Kalkulierter Eklat

  • Harald Neuber
  • Lesedauer: ca. 2.5 Min.

Natürlich wollte Miguel Henrique Otero provozieren. In den frühen Morgenstunden des 13. Augusts kündigte der Herausgeber der oppositionellen venezolanischen Tageszeitung El Nacional einen Skandal an. Man werde »einige Beispiele journalistischer Pornografie« zeigen, so der ironische Kommentar des erklärten Regierungsgegners auf seiner Seite des Microblogs Twitter. Wenig später wurde die Tagesausgabe im Netz freigeschaltet. Drei Viertel des Titelblatts füllte ein schockierendes Foto von obduzierten und nackten Toten in einer Leichenhalle der Hauptstadt Caracas aus. Mutmaßlich Mordopfer. Mutmaßlich im Dezember 2009 fotografiert.
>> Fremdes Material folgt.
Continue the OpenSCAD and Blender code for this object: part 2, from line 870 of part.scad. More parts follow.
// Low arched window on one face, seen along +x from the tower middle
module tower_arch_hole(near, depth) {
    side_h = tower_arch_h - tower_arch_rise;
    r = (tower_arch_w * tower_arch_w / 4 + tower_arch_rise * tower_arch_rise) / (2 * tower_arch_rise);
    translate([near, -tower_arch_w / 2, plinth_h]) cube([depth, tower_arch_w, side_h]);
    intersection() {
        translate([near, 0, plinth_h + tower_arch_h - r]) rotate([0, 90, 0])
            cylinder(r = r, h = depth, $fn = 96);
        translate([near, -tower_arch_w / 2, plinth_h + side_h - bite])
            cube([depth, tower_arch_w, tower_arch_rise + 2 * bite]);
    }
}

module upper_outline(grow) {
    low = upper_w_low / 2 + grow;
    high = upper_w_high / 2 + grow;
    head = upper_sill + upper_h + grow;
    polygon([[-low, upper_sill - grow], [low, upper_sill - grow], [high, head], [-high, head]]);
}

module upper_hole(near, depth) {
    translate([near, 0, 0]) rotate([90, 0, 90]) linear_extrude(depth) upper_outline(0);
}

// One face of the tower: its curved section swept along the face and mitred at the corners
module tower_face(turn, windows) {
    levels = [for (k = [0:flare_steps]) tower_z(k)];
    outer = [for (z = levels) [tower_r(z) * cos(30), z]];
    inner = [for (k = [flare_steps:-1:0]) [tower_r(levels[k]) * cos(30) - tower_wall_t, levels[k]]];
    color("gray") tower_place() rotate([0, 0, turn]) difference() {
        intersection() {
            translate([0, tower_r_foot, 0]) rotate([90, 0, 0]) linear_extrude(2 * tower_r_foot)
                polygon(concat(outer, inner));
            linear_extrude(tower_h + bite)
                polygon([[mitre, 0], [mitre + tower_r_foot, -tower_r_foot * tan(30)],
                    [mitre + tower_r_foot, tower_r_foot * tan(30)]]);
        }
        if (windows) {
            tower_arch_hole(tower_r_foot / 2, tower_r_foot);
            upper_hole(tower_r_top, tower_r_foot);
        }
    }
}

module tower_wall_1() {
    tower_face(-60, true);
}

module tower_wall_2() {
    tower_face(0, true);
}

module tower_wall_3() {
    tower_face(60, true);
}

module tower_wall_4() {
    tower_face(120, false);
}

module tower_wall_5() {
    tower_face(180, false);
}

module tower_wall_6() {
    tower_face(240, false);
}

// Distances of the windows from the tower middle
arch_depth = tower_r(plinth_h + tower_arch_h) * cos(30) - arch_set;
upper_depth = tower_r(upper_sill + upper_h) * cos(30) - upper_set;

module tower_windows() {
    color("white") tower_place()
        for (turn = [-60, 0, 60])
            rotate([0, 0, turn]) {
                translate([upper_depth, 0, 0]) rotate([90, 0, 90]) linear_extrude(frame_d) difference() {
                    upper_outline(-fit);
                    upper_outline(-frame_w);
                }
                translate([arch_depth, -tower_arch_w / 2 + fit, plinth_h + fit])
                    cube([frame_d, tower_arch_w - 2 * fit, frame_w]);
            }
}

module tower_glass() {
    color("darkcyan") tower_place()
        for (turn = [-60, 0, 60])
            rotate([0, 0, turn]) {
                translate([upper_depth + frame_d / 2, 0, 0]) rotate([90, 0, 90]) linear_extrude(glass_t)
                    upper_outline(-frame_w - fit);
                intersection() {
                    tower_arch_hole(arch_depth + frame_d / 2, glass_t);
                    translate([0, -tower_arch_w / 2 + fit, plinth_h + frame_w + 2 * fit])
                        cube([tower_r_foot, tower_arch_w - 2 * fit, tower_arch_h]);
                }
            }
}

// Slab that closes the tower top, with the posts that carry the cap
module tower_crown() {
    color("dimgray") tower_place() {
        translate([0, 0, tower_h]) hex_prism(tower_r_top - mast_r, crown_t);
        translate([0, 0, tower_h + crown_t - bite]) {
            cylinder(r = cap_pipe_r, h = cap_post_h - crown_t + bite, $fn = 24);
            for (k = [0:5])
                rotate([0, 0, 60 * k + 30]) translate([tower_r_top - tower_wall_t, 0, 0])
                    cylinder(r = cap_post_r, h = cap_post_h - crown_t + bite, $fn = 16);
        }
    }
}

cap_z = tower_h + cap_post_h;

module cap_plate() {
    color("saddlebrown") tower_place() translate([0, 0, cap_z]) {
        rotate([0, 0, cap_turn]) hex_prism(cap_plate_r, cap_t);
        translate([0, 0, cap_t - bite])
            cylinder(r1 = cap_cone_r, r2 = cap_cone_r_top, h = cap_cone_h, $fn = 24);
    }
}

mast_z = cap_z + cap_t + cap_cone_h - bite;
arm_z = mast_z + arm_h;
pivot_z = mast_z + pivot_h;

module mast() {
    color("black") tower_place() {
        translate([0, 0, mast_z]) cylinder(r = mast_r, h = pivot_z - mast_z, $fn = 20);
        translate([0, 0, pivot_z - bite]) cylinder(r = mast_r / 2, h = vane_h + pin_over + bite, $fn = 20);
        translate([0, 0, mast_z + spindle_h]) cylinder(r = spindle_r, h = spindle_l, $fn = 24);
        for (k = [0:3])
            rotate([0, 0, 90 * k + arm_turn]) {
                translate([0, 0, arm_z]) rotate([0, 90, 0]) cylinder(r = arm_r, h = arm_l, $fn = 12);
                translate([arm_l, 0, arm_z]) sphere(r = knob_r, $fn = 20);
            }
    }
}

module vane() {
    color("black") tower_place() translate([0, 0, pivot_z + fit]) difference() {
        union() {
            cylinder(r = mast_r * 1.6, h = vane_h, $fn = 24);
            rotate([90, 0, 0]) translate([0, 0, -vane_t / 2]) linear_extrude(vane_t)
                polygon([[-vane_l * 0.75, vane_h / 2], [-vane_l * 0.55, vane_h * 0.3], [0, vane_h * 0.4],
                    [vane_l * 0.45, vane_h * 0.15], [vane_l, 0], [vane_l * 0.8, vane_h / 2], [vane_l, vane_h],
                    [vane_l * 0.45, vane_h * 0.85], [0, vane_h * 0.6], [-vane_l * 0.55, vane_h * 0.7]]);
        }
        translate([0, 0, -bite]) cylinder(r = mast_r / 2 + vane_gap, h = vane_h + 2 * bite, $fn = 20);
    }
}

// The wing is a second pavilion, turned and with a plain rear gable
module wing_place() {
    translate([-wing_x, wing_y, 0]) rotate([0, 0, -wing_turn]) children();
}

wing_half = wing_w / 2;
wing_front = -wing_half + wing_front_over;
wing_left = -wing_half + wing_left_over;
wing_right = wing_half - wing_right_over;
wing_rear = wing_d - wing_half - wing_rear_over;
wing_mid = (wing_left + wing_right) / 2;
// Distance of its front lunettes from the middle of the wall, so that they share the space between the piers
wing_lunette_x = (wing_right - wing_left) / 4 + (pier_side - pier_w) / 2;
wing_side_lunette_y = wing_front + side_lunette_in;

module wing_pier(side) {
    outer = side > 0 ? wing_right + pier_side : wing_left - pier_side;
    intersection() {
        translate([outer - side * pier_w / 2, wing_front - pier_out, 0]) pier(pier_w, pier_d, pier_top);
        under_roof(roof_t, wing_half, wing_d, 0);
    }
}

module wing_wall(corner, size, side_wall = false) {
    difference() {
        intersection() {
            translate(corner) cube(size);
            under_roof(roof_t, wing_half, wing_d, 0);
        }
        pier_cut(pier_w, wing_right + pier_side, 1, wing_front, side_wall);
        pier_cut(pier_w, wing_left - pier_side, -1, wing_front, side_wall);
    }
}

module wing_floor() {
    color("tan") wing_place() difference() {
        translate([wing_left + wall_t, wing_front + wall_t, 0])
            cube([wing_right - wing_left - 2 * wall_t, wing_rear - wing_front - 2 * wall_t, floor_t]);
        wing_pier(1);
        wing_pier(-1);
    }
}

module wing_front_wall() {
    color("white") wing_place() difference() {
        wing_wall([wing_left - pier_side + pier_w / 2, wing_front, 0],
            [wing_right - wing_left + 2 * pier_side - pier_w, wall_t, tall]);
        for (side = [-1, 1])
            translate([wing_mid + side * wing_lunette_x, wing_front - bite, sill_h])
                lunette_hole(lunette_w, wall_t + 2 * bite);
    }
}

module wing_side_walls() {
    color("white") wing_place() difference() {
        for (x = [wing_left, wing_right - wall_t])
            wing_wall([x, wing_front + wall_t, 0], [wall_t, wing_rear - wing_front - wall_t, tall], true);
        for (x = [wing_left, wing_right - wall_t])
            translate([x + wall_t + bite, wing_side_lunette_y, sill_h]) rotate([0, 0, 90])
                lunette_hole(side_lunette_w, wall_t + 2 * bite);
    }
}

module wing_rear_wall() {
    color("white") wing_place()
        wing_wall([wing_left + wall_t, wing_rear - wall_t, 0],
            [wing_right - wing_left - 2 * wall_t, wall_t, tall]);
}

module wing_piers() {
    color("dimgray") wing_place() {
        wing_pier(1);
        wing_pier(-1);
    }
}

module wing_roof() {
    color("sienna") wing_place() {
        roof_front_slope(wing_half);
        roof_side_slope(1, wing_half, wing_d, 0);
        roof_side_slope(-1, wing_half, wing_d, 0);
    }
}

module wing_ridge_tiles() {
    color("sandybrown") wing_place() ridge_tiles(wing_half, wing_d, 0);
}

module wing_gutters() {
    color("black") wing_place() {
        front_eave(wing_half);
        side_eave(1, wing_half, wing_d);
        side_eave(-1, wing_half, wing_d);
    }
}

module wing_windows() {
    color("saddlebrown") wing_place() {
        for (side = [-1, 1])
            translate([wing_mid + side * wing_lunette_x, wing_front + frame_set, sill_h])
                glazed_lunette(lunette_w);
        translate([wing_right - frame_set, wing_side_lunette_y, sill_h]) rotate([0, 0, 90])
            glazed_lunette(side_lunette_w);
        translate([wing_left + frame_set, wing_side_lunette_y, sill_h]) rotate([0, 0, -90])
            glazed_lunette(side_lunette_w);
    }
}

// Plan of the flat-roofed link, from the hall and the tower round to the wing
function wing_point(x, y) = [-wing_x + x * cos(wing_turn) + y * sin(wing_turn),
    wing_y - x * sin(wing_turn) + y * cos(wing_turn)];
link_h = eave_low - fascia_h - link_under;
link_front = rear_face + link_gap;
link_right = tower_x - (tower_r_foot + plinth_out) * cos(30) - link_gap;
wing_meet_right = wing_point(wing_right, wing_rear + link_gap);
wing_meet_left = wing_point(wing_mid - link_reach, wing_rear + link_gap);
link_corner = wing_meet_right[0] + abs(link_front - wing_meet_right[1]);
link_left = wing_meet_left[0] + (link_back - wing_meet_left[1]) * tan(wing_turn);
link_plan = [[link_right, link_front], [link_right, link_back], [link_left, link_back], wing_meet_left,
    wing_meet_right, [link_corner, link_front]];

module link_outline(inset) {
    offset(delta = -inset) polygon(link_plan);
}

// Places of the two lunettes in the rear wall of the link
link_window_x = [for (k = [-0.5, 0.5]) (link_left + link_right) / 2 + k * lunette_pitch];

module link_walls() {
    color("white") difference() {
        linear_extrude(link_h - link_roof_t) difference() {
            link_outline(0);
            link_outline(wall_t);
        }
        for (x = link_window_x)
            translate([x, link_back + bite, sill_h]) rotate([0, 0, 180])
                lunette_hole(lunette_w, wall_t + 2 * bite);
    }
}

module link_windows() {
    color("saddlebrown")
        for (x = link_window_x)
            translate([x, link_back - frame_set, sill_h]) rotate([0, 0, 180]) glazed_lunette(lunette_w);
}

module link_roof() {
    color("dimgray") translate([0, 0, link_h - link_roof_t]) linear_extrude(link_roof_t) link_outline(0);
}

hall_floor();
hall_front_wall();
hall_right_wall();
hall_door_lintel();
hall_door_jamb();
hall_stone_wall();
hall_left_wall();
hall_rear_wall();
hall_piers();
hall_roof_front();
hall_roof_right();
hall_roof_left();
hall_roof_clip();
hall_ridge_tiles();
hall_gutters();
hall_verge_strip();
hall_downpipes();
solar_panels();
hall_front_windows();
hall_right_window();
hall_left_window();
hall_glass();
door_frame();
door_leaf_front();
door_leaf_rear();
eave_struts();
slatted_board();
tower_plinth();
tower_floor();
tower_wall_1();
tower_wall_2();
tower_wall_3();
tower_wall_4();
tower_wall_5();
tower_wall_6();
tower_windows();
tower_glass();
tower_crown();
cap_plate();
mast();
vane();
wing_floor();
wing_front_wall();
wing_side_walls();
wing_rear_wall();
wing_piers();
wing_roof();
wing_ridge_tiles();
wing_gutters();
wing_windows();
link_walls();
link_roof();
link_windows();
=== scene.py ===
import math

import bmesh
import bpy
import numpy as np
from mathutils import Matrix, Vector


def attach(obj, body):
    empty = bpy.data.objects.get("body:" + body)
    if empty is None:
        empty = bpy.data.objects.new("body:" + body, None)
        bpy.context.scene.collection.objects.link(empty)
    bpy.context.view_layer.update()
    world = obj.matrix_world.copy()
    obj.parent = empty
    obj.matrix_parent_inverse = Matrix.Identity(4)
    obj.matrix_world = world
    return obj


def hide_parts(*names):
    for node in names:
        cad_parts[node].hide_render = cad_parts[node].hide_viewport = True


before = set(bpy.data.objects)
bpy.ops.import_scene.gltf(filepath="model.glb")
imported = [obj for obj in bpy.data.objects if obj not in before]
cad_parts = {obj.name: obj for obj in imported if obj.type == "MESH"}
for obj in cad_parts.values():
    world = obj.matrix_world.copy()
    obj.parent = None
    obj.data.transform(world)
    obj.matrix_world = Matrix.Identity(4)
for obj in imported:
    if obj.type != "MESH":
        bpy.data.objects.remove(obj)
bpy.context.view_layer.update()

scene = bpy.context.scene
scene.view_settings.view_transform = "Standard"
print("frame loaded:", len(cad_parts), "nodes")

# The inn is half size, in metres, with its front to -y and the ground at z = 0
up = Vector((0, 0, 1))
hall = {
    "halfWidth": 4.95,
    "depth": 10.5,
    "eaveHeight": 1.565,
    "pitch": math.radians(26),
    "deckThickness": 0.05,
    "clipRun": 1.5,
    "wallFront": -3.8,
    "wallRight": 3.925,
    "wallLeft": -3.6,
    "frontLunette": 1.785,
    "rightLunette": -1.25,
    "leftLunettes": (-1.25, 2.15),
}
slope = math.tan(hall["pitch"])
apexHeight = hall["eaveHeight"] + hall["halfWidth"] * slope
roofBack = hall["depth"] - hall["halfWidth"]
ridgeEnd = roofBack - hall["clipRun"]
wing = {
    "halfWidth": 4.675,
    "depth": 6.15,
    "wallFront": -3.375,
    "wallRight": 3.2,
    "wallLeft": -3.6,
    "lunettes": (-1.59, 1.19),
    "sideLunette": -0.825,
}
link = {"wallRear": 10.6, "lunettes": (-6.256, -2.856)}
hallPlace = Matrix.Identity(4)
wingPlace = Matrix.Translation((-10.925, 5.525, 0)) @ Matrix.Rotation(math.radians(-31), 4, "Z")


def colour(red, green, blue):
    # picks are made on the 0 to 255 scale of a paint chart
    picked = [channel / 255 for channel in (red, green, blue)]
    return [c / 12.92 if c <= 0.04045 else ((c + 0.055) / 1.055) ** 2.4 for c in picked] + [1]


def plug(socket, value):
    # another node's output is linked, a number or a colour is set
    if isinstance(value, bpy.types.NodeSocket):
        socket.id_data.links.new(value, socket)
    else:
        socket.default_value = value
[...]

Man habe auf das Gewaltproblem im Land unter der Regierung von Hugo Chávez hinweisen wollen, verteidigte sich Otero.

Die Verteidigung – das war ihm klar – war nötig. Während Regierungsgegner die Provokation als Fall für den Pulitzer-Preis feierten, stellten regierungsnahe Gruppen Strafanzeige. Das vers...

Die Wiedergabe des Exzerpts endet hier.